The latest salary benchmark and job trends report from Michael Page for Hong Kong professionals has revealed that talent acquisition and talent development are the most in-demand HR roles.

The key takeaway for 2019 from the comprehensive annual study was that: “Hong Kong is a competitive market with (a) talent shortage, therefore, companies should streamline interview processes, focus on employer branding and engagement, and offer flexible benefits, career development opportunities and succession training.”

The report also found the most active hiring functions were in big data, AI and data optimisation, while the setting up and development of eCommerce and mobile payment systems also showed strong activity.

There was also a strong upward trend in roles involving digital performance marketing, social media and online content strategy.

According to Howard Chan, regional director for Michael Page Hong Kong: “The fintech industry – including cryptocurrency – is growing fast, while the start-up market and overall service sector are also on the rise. This is particularly evident in business and tech consulting, data analytics and big data.”

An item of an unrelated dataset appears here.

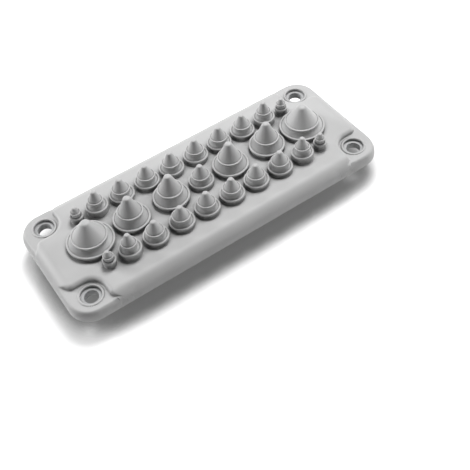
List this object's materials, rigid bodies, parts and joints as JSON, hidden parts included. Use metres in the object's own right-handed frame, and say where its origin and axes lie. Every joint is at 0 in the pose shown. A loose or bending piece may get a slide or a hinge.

Given Hong Kong’s crucial position as a key finance hub with Asia, with its focus on global free trade, the recent trade war between the United States and China has been of particular interest.

“The world of recruitment tends to react around six months after any economic changes, and this will continue to be monitored closely,” the report stated.

The report also highlighted food and beverage and retail are two sectors seeing strong growth – backed up by the recent announcement by the MGallery Hotel to hire 150 new staff.

In other trends, there was a slight move away from the hiring of permanent staff.

“As a market, Hong Kong was traditionally more interested in full-time hires, however, this has been changing recently, and we do see a spike in demand for contracting,” the report stated.

“Customer service hubs in particular have been relocating back to Hong Kong due to language and cultural sensitivities as it’s increasingly challenging to service Cantonese and Mandarin-speaking customers remotely.”